Required task: The records that follow need to be output exactly as they are.

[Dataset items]
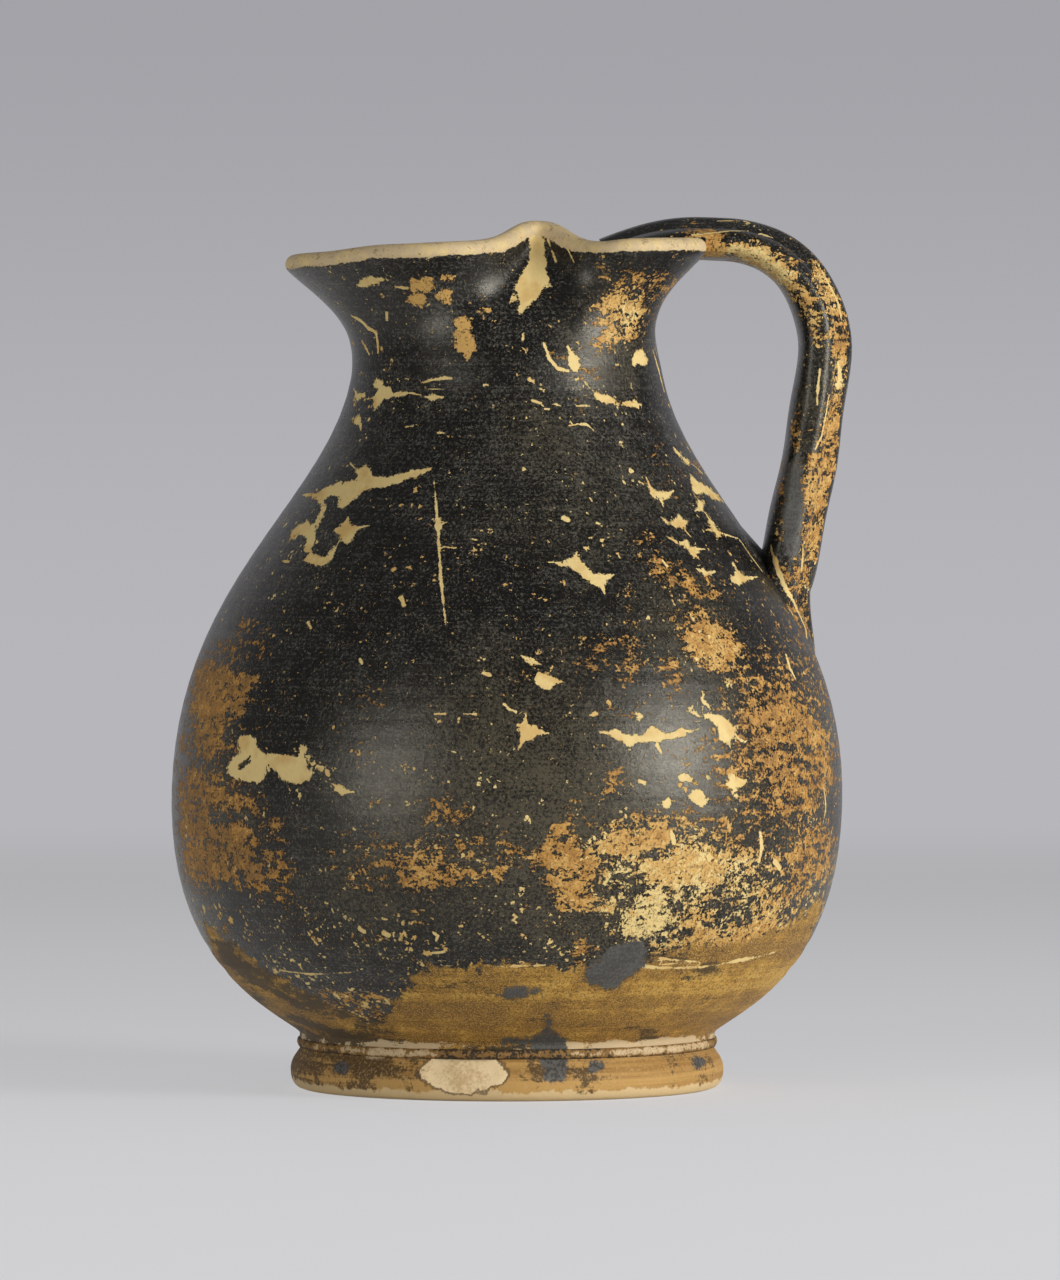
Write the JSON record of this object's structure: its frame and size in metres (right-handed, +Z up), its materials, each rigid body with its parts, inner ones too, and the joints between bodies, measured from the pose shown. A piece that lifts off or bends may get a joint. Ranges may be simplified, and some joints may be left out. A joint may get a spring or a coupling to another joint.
{
  "type": "trefoil oinochoe",
  "caption": "Squat wine jug with a swelling belly, narrow neck, three-lobed pouring mouth, ribbed strap handle and low ring foot.",
  "frame": {"origin": "on the vessel's vertical axis, at the plane that the foot stands on", "axes": "+Z up, +X towards the handle, -X towards the spout, +Y completes the right-handed frame"},
  "size_m": [0.1623, 0.16, 0.208],
  "materials": {
    "black_gloss": "near-black gloss slip over orange clay, worn and flaked to cream",
    "foot_clay": "ochre fired clay with worn dark slip",
    "luting_slip": "matt pale slip",
    "handle_gloss": "near-black gloss slip, worn along its edges",
    "rim_clay": "clay smoothed under the handle and covered in black slip",
    "root_clay": "clay smoothed round the handle's root, slip partly worn off"
  },
  "bodies": {
    "root": {"vessel_body": "black_gloss", "foot_ring": "foot_clay", "foot_slip": "luting_slip", "handle": "handle_gloss", "handle_rim_clay": "rim_clay", "handle_root_clay": "root_clay"}
  },
  "joints": []
}
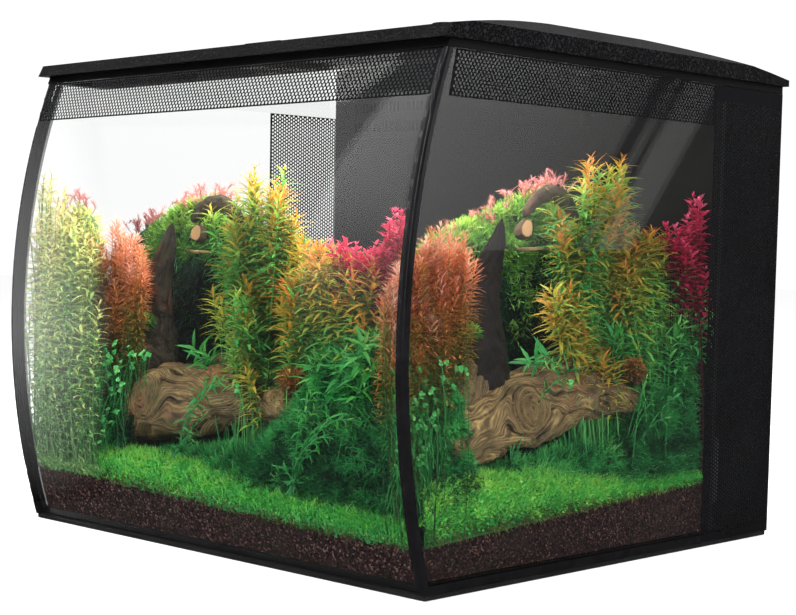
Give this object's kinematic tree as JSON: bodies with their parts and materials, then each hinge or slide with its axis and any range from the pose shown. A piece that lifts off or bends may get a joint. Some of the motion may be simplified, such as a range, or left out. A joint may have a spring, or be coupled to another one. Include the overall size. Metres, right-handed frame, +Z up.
{
  "type": "freshwater aquarium",
  "caption": "Glass aquarium with a bowed front pane, rear filter compartment, planted scape and a domed lift-off lid with lamp and feeding hatch.",
  "frame": {"origin": "centre of the flat rectangular base, on the surface the tank stands on", "axes": "+Z up, bowed front pane towards -Y, +X to the right seen from the front"},
  "size_m": [0.4076, 0.3882, 0.3439],
  "materials": {
    "mat_foam": "matt closed-cell foam",
    "clear_glass": "clear float glass",
    "black_silicone": "satin silicone",
    "black_plastic": "satin moulded plastic",
    "lid_plastic": "fine-grained textured plastic",
    "black_rubber": "matt rubber",
    "print_film": "black printed film",
    "gloss_black": "gloss dark sheet",
    "filter_foam": "open-cell foam",
    "ring_media": "mesh bag of ceramic rings",
    "carbon_media": "mesh bag of carbon",
    "ceramic": "polished ceramic",
    "impeller_plastic": "moulded white plastic",
    "hose_vinyl": "flexible tube",
    "steel": "stainless",
    "clear_acrylic": "clear lens",
    "circuit_board": "white solder mask",
    "led_white": "phosphor",
    "gravel": "dark granules",
    "driftwood": "weathered wood",
    "foliage": "soft leaves",
    "foliage_red": "soft red leaves"
  },
  "bodies": {
    "tank": {"base_mat": "mat_foam", "bottom_glass": "clear_glass", "bottom_seal": "black_silicone", "front_glass": "clear_glass", "left_side_glass": "clear_glass", "right_side_glass": "clear_glass", "rear_glass": "clear_glass", "front_seam_left": "black_silicone", "front_seam_right": "black_silicone", "inner_bead_left": "black_silicone", "inner_bead_right": "black_silicone", "rear_seams": "black_silicone", "top_rim_frame": "black_plastic", "cable_grommet": "black_rubber", "front_band_film": "print_film", "right_side_film": "print_film", "left_side_film": "print_film", "rear_film": "print_film", "partition": "gloss_black", "overflow_grille": "black_plastic", "intake_grille": "black_plastic", "baffle_left": "gloss_black", "baffle_right": "gloss_black", "foam_block": "filter_foam", "foam_handle": "black_plastic", "media_shelf": "black_plastic", "ring_media_bag": "ring_media", "carbon_bag": "carbon_media", "pump_motor": "black_plastic", "volute_housing": "black_plastic", "pump_cover": "black_plastic", "impeller_shaft": "ceramic", "pump_feet": "black_rubber", "outlet_hose": "hose_vinyl", "outlet_manifold": "black_plastic", "outlet_nuts": "black_plastic", "substrate": "gravel", "driftwood_front": "driftwood", "driftwood_side": "driftwood", "plants_left_front": "foliage", "moss_mound_front": "foliage", "plants_centre_front": "foliage", "plants_crimson_front": "foliage_red", "plants_orange_side": "foliage_red", "moss_mound_side": "foliage", "plants_centre_side": "foliage", "plants_crimson_side": "foliage_red"},
    "lid": {"lid_shell": "lid_plastic", "flap_hinge_pin": "steel", "lamp_housing": "black_plastic", "lamp_lens": "clear_acrylic", "led_board": "circuit_board", "led_chips": "led_white", "lamp_screws": "steel", "light_switch": "black_plastic"},
    "feeding_flap": {"feeding_flap": "lid_plastic"},
    "light_button": {"light_button": "lid_plastic"},
    "impeller": {"impeller": "impeller_plastic"},
    "nozzle_left": {"outlet_nozzle_left": "black_plastic"},
    "nozzle_right": {"outlet_nozzle_right": "black_plastic"}
  },
  "joints": [
    {"name": "lid_lift", "type": "slide", "parent": "tank", "child": "lid", "axis": [0, 0, 1], "range_m": [0, 0.15]},
    {"name": "hatch_hinge", "type": "hinge", "parent": "lid", "child": "feeding_flap", "pos_m": [0, -0.072, 0.3396], "axis": [-1, 0, 0], "range_deg": [0, 100]},
    {"name": "button_press", "type": "slide", "parent": "lid", "child": "light_button", "axis": [0, 0, -1], "range_m": [0, 0.0015], "stiffness_N_per_m": 300, "springref_m": -0.0008},
    {"name": "impeller_spin", "type": "hinge", "parent": "tank", "child": "impeller", "pos_m": [0.105, 0.148, 0.045], "axis": [1, 0, 0], "continuous": true},
    {"name": "nozzle_left_swivel", "type": "hinge", "parent": "tank", "child": "nozzle_left", "pos_m": [0.085, 0.101, 0.3105], "axis": [0, 1, 0], "range_deg": [-90, 90]},
    {"name": "nozzle_right_swivel", "type": "hinge", "parent": "tank", "child": "nozzle_right", "pos_m": [0.125, 0.101, 0.3105], "axis": [0, 1, 0], "range_deg": [-90, 90]}
  ]
}
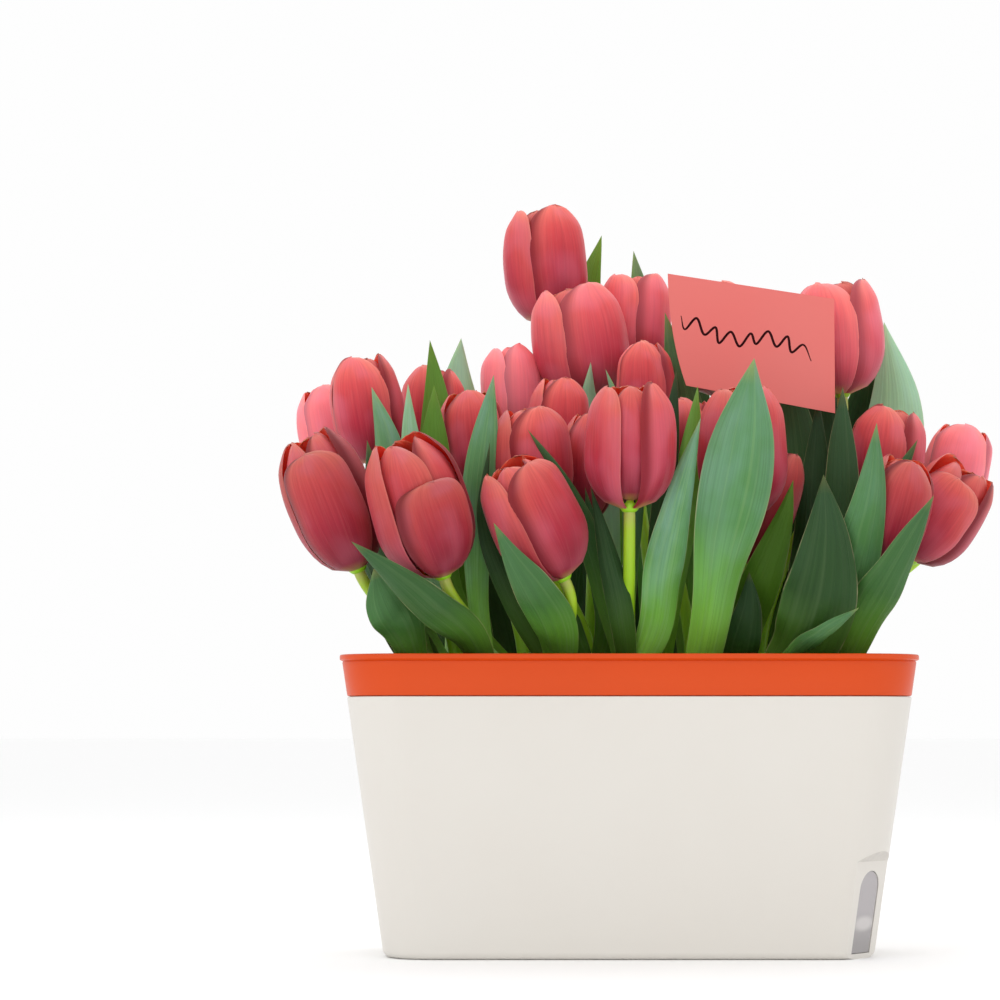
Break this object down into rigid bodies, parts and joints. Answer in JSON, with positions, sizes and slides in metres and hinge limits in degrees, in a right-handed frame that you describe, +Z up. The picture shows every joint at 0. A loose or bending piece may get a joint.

Exercise output:
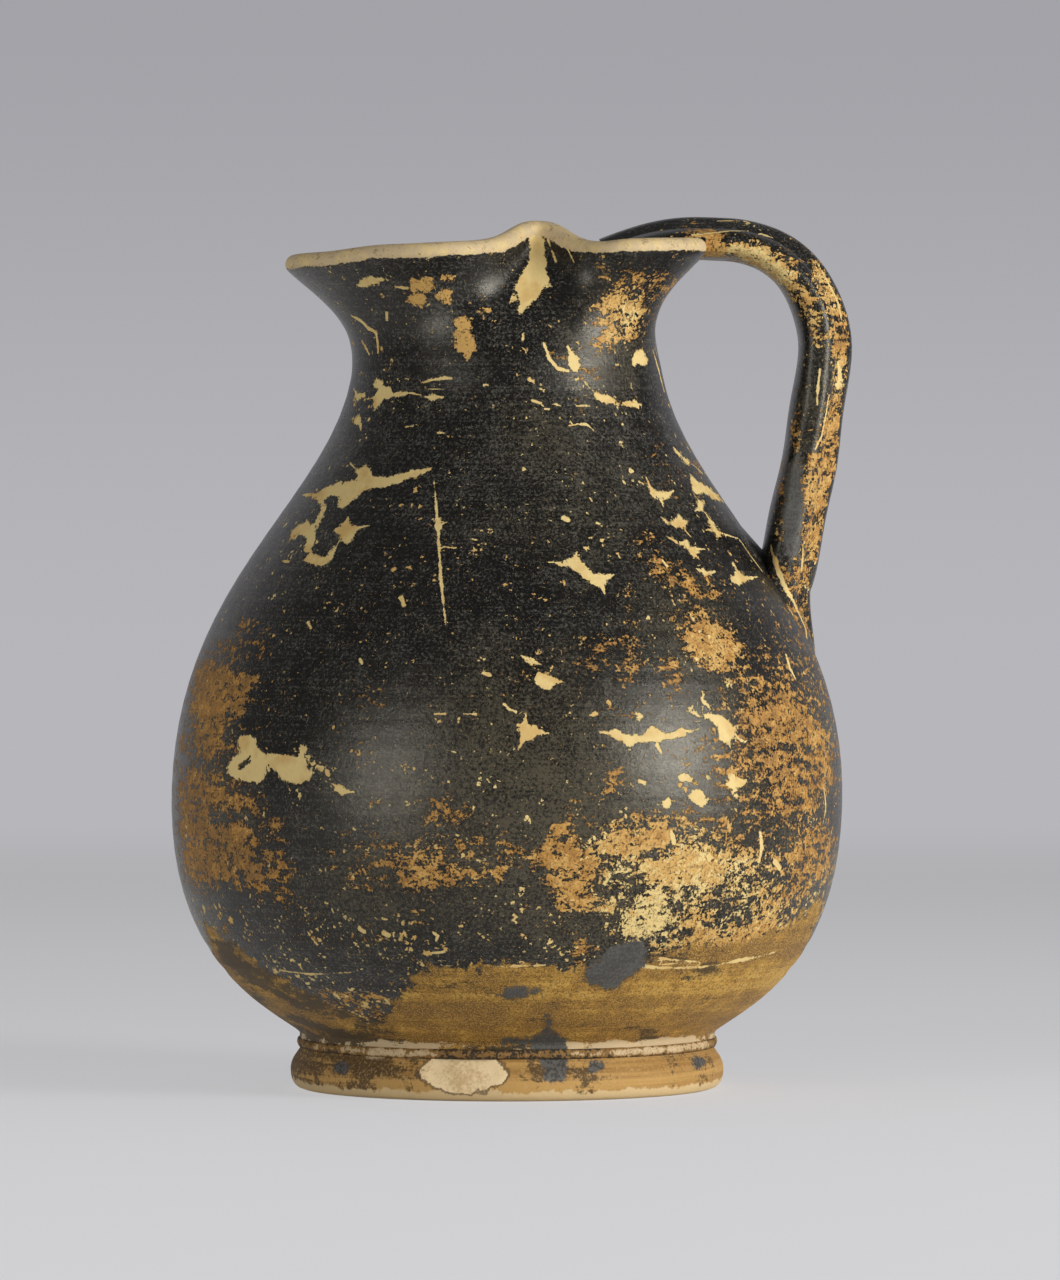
Write the JSON record of this object's structure: its frame and size in metres (right-handed, +Z up), its materials, each rigid body with its parts, inner ones too, and the joints between bodies, measured from the pose shown. A piece that lifts off or bends may get a joint. Ranges may be simplified, and some joints may be left out. A joint may get a spring or a coupling to another joint.
{
  "type": "trefoil oinochoe",
  "caption": "Squat wine jug with a swelling belly, narrow neck, three-lobed pouring mouth, ribbed strap handle and low ring foot.",
  "frame": {"origin": "on the vessel's vertical axis, at the plane that the foot stands on", "axes": "+Z up, +X towards the handle, -X towards the spout, +Y completes the right-handed frame"},
  "size_m": [0.1623, 0.16, 0.208],
  "materials": {
    "black_gloss": "near-black gloss slip over orange clay, worn and flaked to cream",
    "foot_clay": "ochre fired clay with worn dark slip",
    "luting_slip": "matt pale slip",
    "handle_gloss": "near-black gloss slip, worn along its edges",
    "rim_clay": "clay smoothed under the handle and covered in black slip",
    "root_clay": "clay smoothed round the handle's root, slip partly worn off"
  },
  "bodies": {
    "root": {"vessel_body": "black_gloss", "foot_ring": "foot_clay", "foot_slip": "luting_slip", "handle": "handle_gloss", "handle_rim_clay": "rim_clay", "handle_root_clay": "root_clay"}
  },
  "joints": []
}
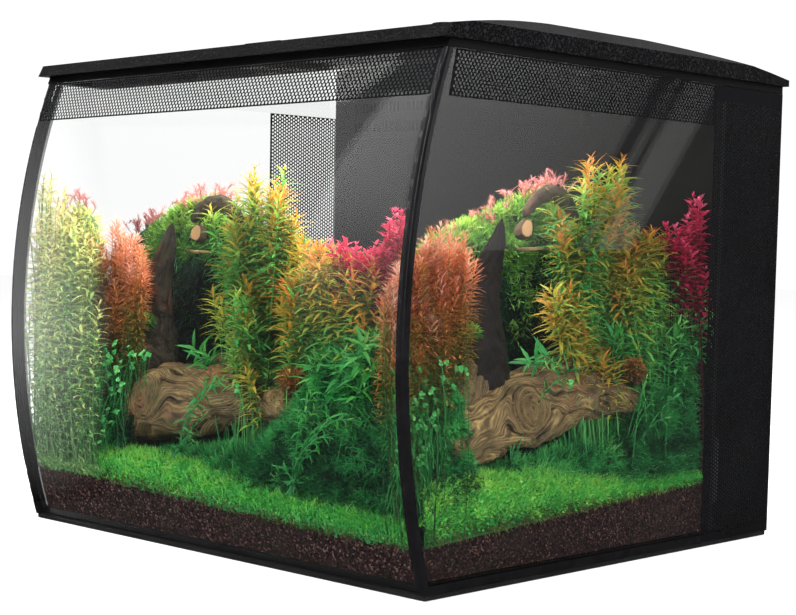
Give this object's kinematic tree as JSON: bodies with their parts and materials, then each hinge or slide with its axis and any range from the pose shown. A piece that lifts off or bends may get a joint. Some of the motion may be simplified, such as a range, or left out. A joint may have a spring, or be coupled to another one. Include the overall size. Metres, right-handed frame, +Z up.
{
  "type": "freshwater aquarium",
  "caption": "Glass aquarium with a bowed front pane, rear filter compartment, planted scape and a domed lift-off lid with lamp and feeding hatch.",
  "frame": {"origin": "centre of the flat rectangular base, on the surface the tank stands on", "axes": "+Z up, bowed front pane towards -Y, +X to the right seen from the front"},
  "size_m": [0.4076, 0.3882, 0.3439],
  "materials": {
    "mat_foam": "matt closed-cell foam",
    "clear_glass": "clear float glass",
    "black_silicone": "satin silicone",
    "black_plastic": "satin moulded plastic",
    "lid_plastic": "fine-grained textured plastic",
    "black_rubber": "matt rubber",
    "print_film": "black printed film",
    "gloss_black": "gloss dark sheet",
    "filter_foam": "open-cell foam",
    "ring_media": "mesh bag of ceramic rings",
    "carbon_media": "mesh bag of carbon",
    "ceramic": "polished ceramic",
    "impeller_plastic": "moulded white plastic",
    "hose_vinyl": "flexible tube",
    "steel": "stainless",
    "clear_acrylic": "clear lens",
    "circuit_board": "white solder mask",
    "led_white": "phosphor",
    "gravel": "dark granules",
    "driftwood": "weathered wood",
    "foliage": "soft leaves",
    "foliage_red": "soft red leaves"
  },
  "bodies": {
    "tank": {"base_mat": "mat_foam", "bottom_glass": "clear_glass", "bottom_seal": "black_silicone", "front_glass": "clear_glass", "left_side_glass": "clear_glass", "right_side_glass": "clear_glass", "rear_glass": "clear_glass", "front_seam_left": "black_silicone", "front_seam_right": "black_silicone", "inner_bead_left": "black_silicone", "inner_bead_right": "black_silicone", "rear_seams": "black_silicone", "top_rim_frame": "black_plastic", "cable_grommet": "black_rubber", "front_band_film": "print_film", "right_side_film": "print_film", "left_side_film": "print_film", "rear_film": "print_film", "partition": "gloss_black", "overflow_grille": "black_plastic", "intake_grille": "black_plastic", "baffle_left": "gloss_black", "baffle_right": "gloss_black", "foam_block": "filter_foam", "foam_handle": "black_plastic", "media_shelf": "black_plastic", "ring_media_bag": "ring_media", "carbon_bag": "carbon_media", "pump_motor": "black_plastic", "volute_housing": "black_plastic", "pump_cover": "black_plastic", "impeller_shaft": "ceramic", "pump_feet": "black_rubber", "outlet_hose": "hose_vinyl", "outlet_manifold": "black_plastic", "outlet_nuts": "black_plastic", "substrate": "gravel", "driftwood_front": "driftwood", "driftwood_side": "driftwood", "plants_left_front": "foliage", "moss_mound_front": "foliage", "plants_centre_front": "foliage", "plants_crimson_front": "foliage_red", "plants_orange_side": "foliage_red", "moss_mound_side": "foliage", "plants_centre_side": "foliage", "plants_crimson_side": "foliage_red"},
    "lid": {"lid_shell": "lid_plastic", "flap_hinge_pin": "steel", "lamp_housing": "black_plastic", "lamp_lens": "clear_acrylic", "led_board": "circuit_board", "led_chips": "led_white", "lamp_screws": "steel", "light_switch": "black_plastic"},
    "feeding_flap": {"feeding_flap": "lid_plastic"},
    "light_button": {"light_button": "lid_plastic"},
    "impeller": {"impeller": "impeller_plastic"},
    "nozzle_left": {"outlet_nozzle_left": "black_plastic"},
    "nozzle_right": {"outlet_nozzle_right": "black_plastic"}
  },
  "joints": [
    {"name": "lid_lift", "type": "slide", "parent": "tank", "child": "lid", "axis": [0, 0, 1], "range_m": [0, 0.15]},
    {"name": "hatch_hinge", "type": "hinge", "parent": "lid", "child": "feeding_flap", "pos_m": [0, -0.072, 0.3396], "axis": [-1, 0, 0], "range_deg": [0, 100]},
    {"name": "button_press", "type": "slide", "parent": "lid", "child": "light_button", "axis": [0, 0, -1], "range_m": [0, 0.0015], "stiffness_N_per_m": 300, "springref_m": -0.0008},
    {"name": "impeller_spin", "type": "hinge", "parent": "tank", "child": "impeller", "pos_m": [0.105, 0.148, 0.045], "axis": [1, 0, 0], "continuous": true},
    {"name": "nozzle_left_swivel", "type": "hinge", "parent": "tank", "child": "nozzle_left", "pos_m": [0.085, 0.101, 0.3105], "axis": [0, 1, 0], "range_deg": [-90, 90]},
    {"name": "nozzle_right_swivel", "type": "hinge", "parent": "tank", "child": "nozzle_right", "pos_m": [0.125, 0.101, 0.3105], "axis": [0, 1, 0], "range_deg": [-90, 90]}
  ]
}
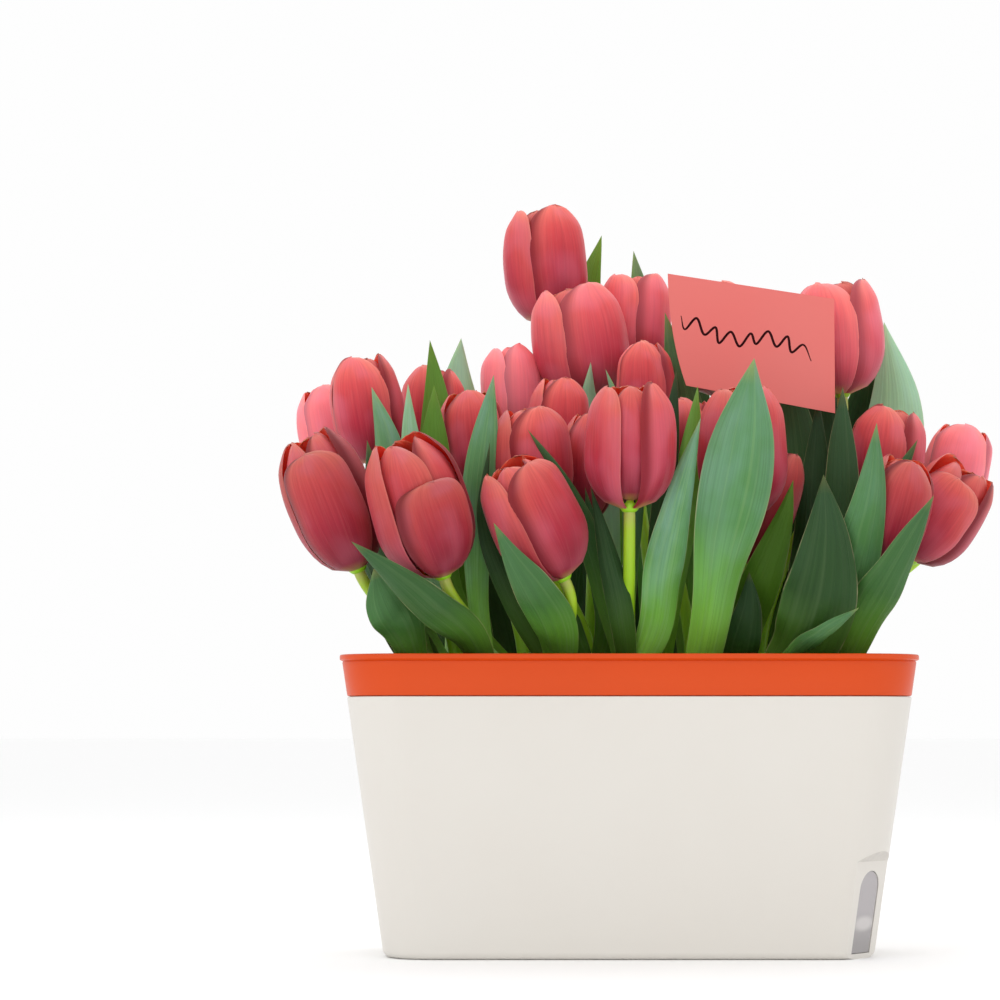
Break this object down into rigid bodies, parts and joints. Answer in JSON, with positions, sizes and slides in metres and hinge limits in degrees, in a right-handed frame that you describe, +Z up. The picture shows every joint at 0. A loose or bending piece may get a joint.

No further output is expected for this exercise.